=== EXERCISE ===
Set down the whole listing verbatim.

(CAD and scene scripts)

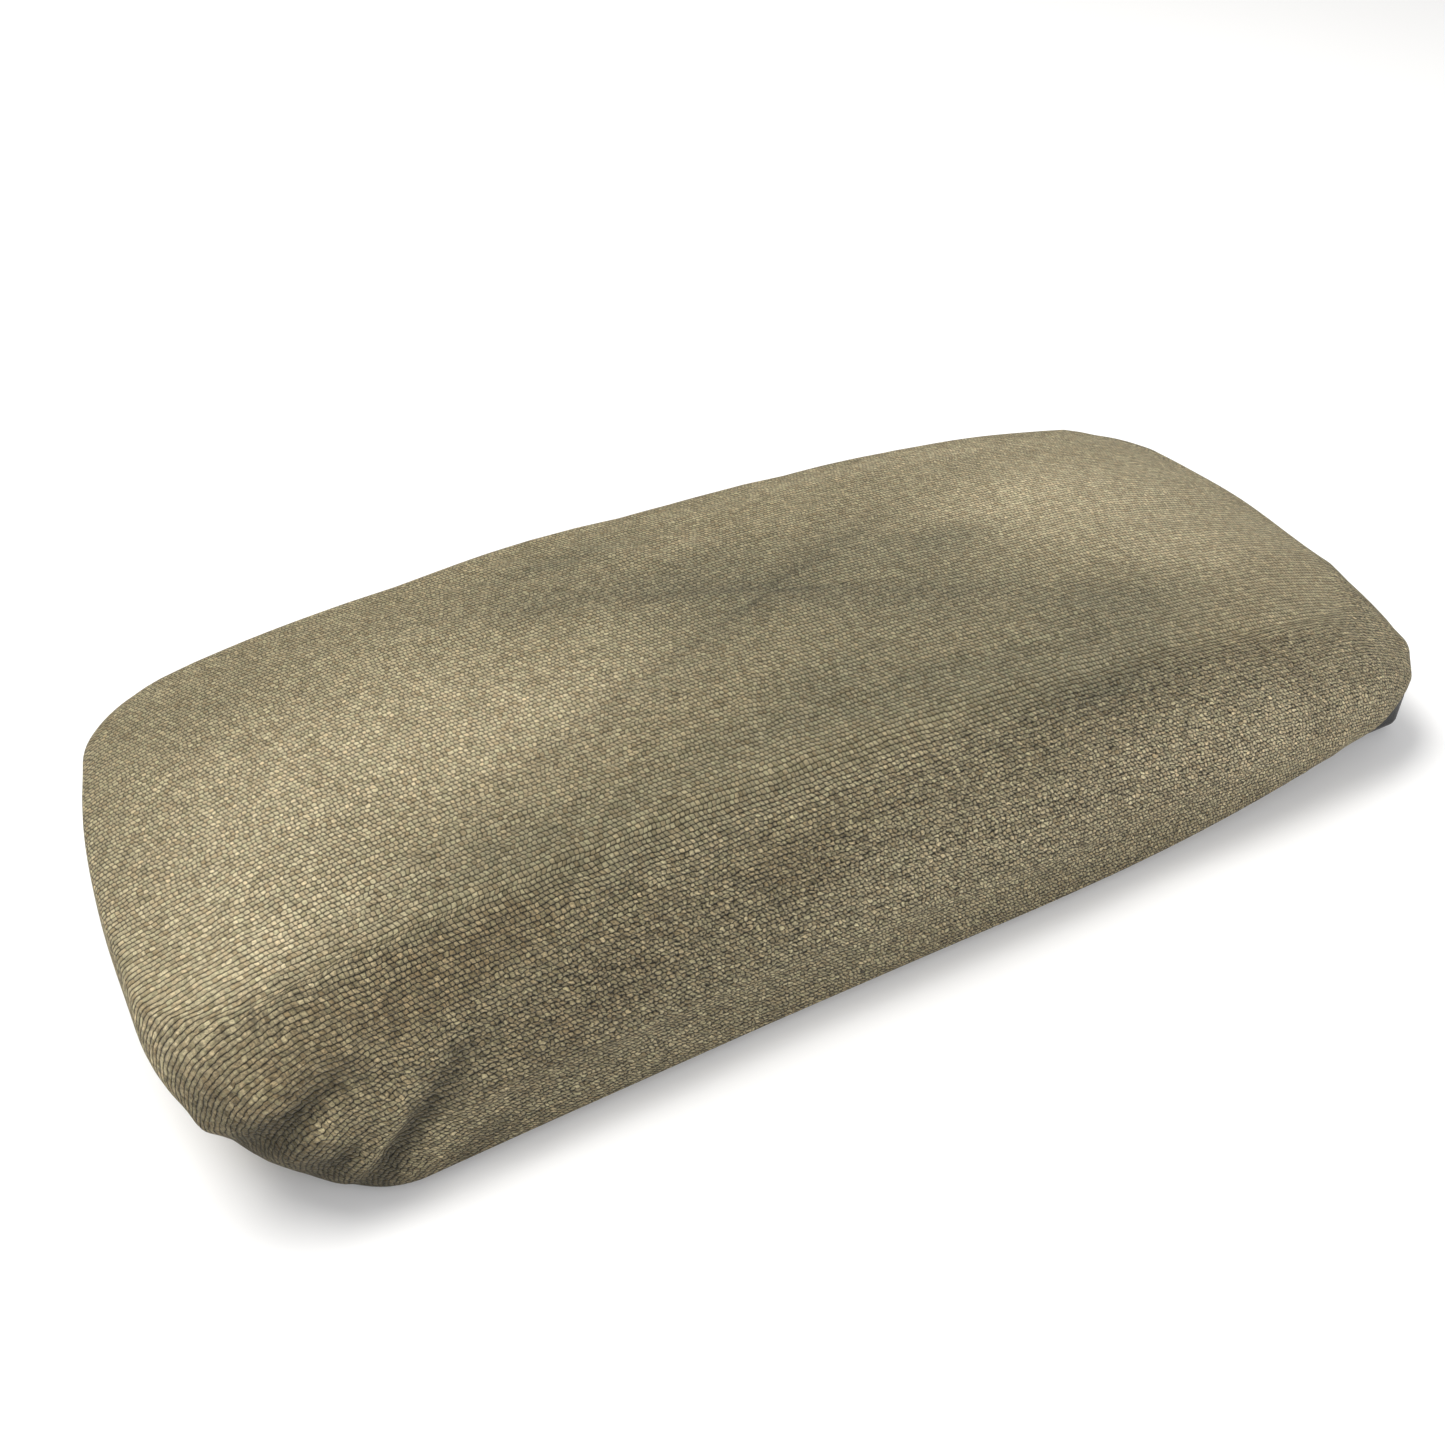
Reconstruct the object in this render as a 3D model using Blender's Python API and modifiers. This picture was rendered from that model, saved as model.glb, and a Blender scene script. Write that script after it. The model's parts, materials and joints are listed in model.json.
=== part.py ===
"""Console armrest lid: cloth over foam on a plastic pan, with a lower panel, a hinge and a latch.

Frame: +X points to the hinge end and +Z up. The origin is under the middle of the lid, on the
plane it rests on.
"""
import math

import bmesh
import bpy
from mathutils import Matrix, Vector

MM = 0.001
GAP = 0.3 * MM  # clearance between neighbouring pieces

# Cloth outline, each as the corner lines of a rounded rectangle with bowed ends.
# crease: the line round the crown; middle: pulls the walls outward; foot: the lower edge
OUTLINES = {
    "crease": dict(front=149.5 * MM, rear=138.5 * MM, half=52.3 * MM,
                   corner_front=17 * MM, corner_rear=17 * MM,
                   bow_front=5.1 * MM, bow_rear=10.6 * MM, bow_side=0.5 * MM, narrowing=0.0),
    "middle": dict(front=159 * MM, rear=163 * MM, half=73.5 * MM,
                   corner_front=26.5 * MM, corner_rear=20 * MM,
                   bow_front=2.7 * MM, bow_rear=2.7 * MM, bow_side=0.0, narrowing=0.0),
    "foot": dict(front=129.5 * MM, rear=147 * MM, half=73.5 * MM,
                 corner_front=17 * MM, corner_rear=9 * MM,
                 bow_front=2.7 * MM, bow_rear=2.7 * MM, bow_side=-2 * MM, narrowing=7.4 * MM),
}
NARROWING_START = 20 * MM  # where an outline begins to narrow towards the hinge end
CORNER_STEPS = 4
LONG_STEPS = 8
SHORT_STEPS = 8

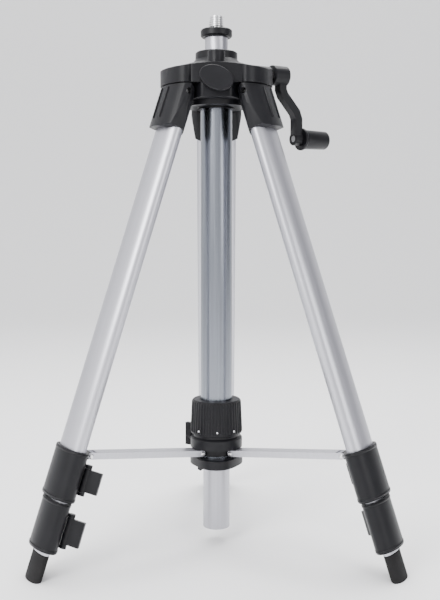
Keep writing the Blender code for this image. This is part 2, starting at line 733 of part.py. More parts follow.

=== CORRECT RESPONSE ===
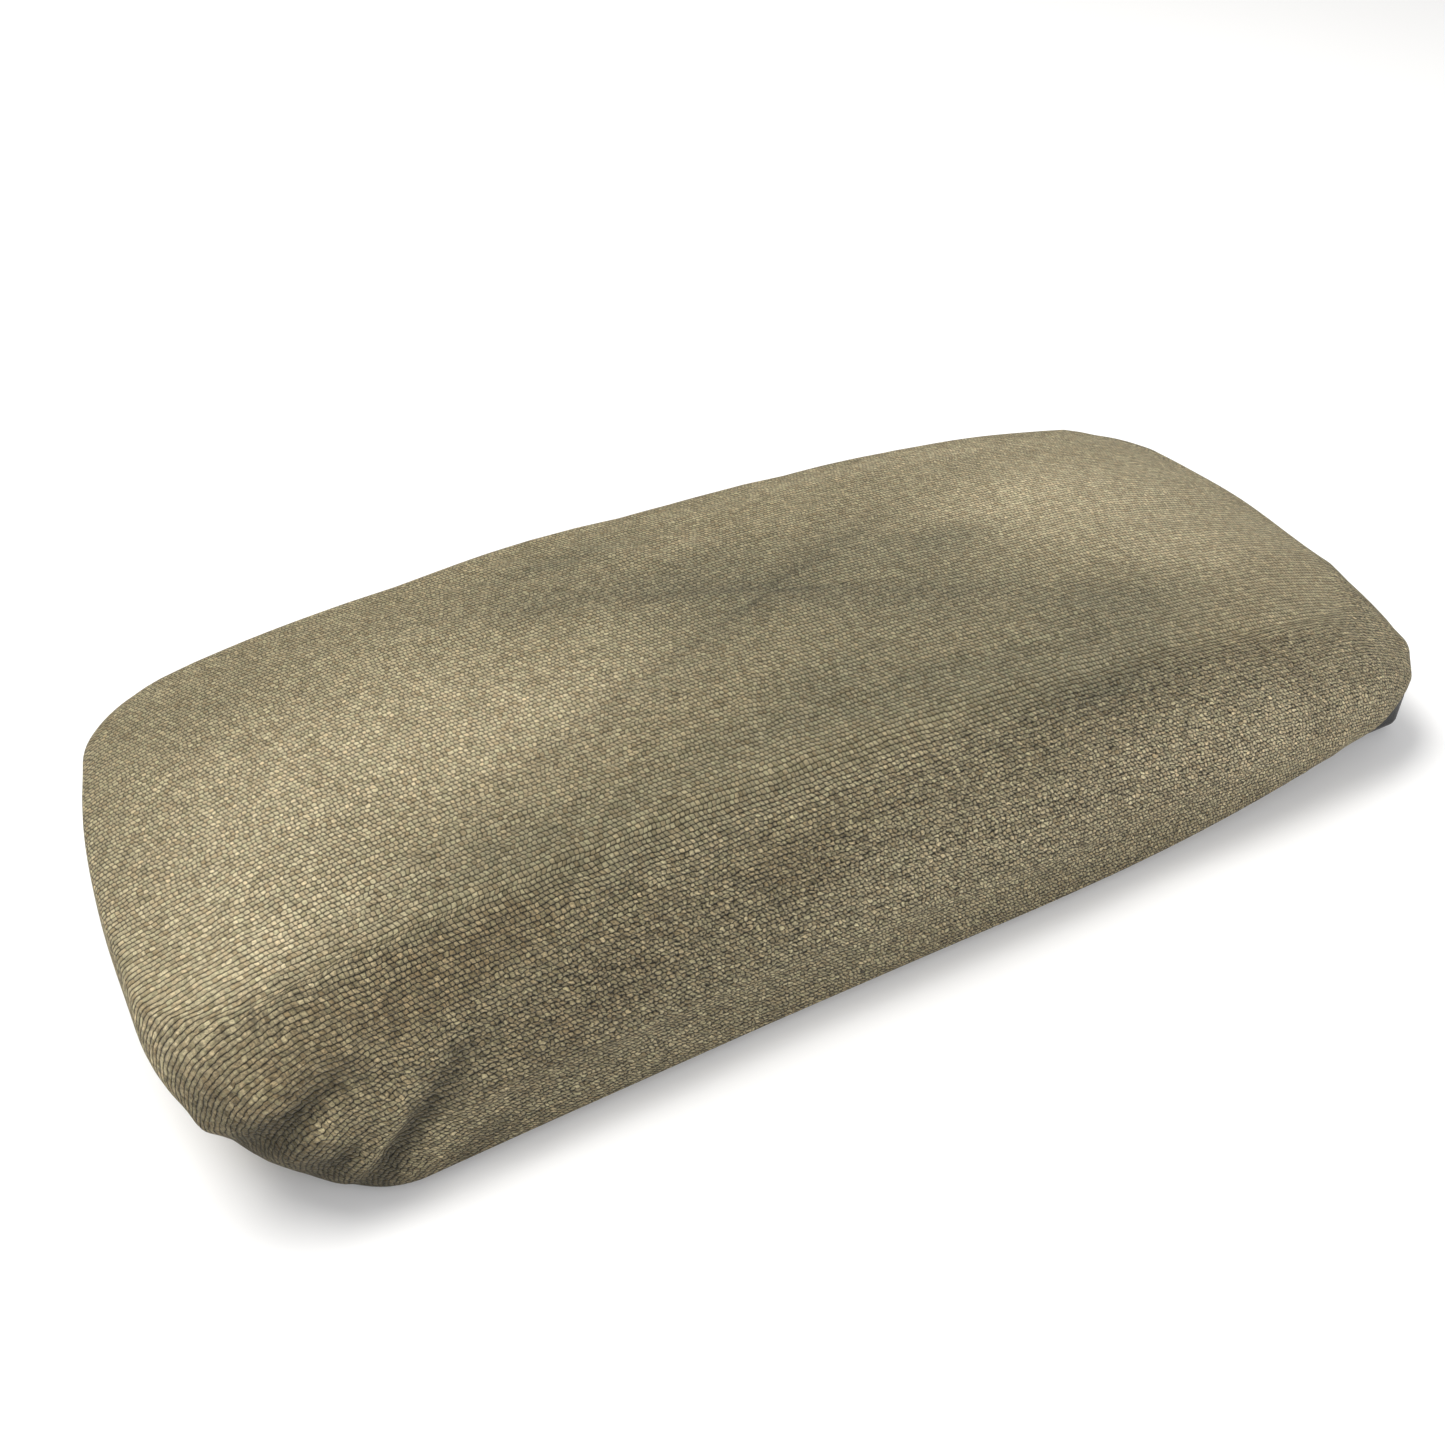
Reconstruct the object in this render as a 3D model using Blender's Python API and modifiers. This picture was rendered from that model, saved as model.glb, and a Blender scene script. Write that script after it. The model's parts, materials and joints are listed in model.json.
=== part.py ===
"""Console armrest lid: cloth over foam on a plastic pan, with a lower panel, a hinge and a latch.

Frame: +X points to the hinge end and +Z up. The origin is under the middle of the lid, on the
plane it rests on.
"""
import math

import bmesh
import bpy
from mathutils import Matrix, Vector

MM = 0.001
GAP = 0.3 * MM  # clearance between neighbouring pieces

# Cloth outline, each as the corner lines of a rounded rectangle with bowed ends.
# crease: the line round the crown; middle: pulls the walls outward; foot: the lower edge
OUTLINES = {
    "crease": dict(front=149.5 * MM, rear=138.5 * MM, half=52.3 * MM,
                   corner_front=17 * MM, corner_rear=17 * MM,
                   bow_front=5.1 * MM, bow_rear=10.6 * MM, bow_side=0.5 * MM, narrowing=0.0),
    "middle": dict(front=159 * MM, rear=163 * MM, half=73.5 * MM,
                   corner_front=26.5 * MM, corner_rear=20 * MM,
                   bow_front=2.7 * MM, bow_rear=2.7 * MM, bow_side=0.0, narrowing=0.0),
    "foot": dict(front=129.5 * MM, rear=147 * MM, half=73.5 * MM,
                 corner_front=17 * MM, corner_rear=9 * MM,
                 bow_front=2.7 * MM, bow_rear=2.7 * MM, bow_side=-2 * MM, narrowing=7.4 * MM),
}
NARROWING_START = 20 * MM  # where an outline begins to narrow towards the hinge end
CORNER_STEPS = 4
LONG_STEPS = 8
SHORT_STEPS = 8

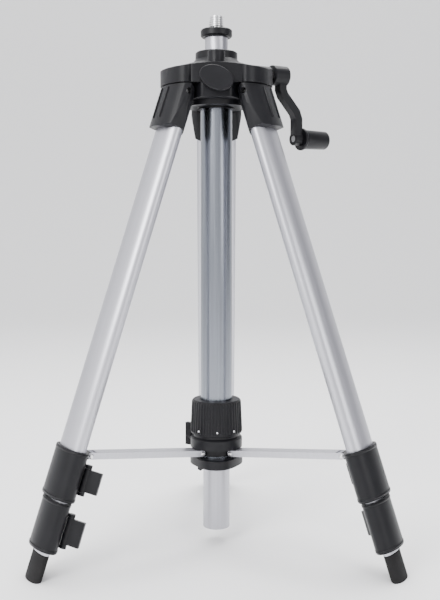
Keep writing the Blender code for this image. This is part 2, starting at line 733 of part.py. More parts follow.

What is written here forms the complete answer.